Stop David Brooks Before He Expresses Himself Again

It was bad enough that The Cabbage was caught on video opining that Bernie Sanders “doesn’t get the working class.” As I wrote on my Facebook page, “Next we’ll hear Donald Trump complain that Joaquín Castro doesn’t get Latinos. Or Richard Dawkins will lecture us that the Pope doesn’t get Catholicism.”

But today Brooks has outdone himself. His column lectures Ta-Nehisi Coates on racism. Someday, when somebody builds the Museum of Clueless White Privilege, this column should be the first exhibit.

Responding to Coates’s new book Between the World and Me about the experience of being a black man in America, Brooks actually whitesplains to Coates that racism in America just isn’t as bad as he thinks it is. At one point he assumes that Coates doesn’t always mean what he wrote literally and accuses Coates (whose main strength as a columnist, IMO, is his masterful and well-researched presentation of American history) of distorting American history. It’s embarrassing. Someone at the New York Times would have done Brooks a favor by killing this column before anyone else saw it.

A big part of Coates’s problem, Brooks thinks, is that he doesn’t appreciate the American dream.

In your anger at the tone of innocence some people adopt to describe the American dream, you reject the dream itself as flimflam. But a dream sullied is not a lie. The American dream of equal opportunity, social mobility and ever more perfect democracy cherishes the future more than the past. It abandons old wrongs and transcends old sins for the sake of a better tomorrow.

Oh, let’s not be patronizing or anything, Mr. Brooks.
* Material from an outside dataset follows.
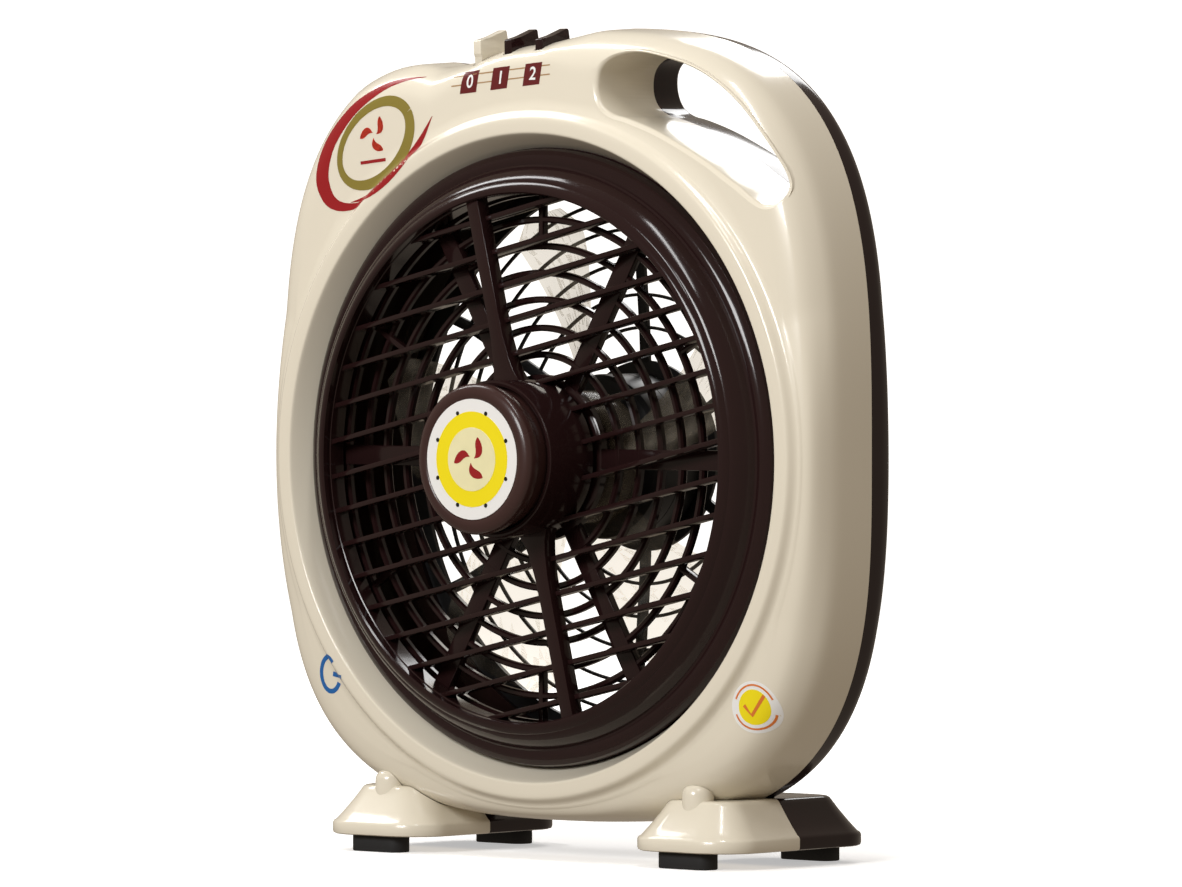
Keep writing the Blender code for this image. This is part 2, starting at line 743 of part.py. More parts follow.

This dream is a secular faith that has unified people across every known divide. It has unleashed ennobling energies and mobilized heroic social reform movements. By dissolving the dream under the acid of an excessive realism, you trap generations in the past and destroy the guiding star that points to a better future.

I like the “acid of excessive realism.” Does that mean “what people experience in the real world,” by any chance?

Brooks concludes,

Maybe you will find my reactions irksome. Maybe the right white response is just silence for a change.

Ya think?

In any case, you’ve filled my ears unforgettably.

But not head head, apparently. But cabbages aren’t known for their mental acuity.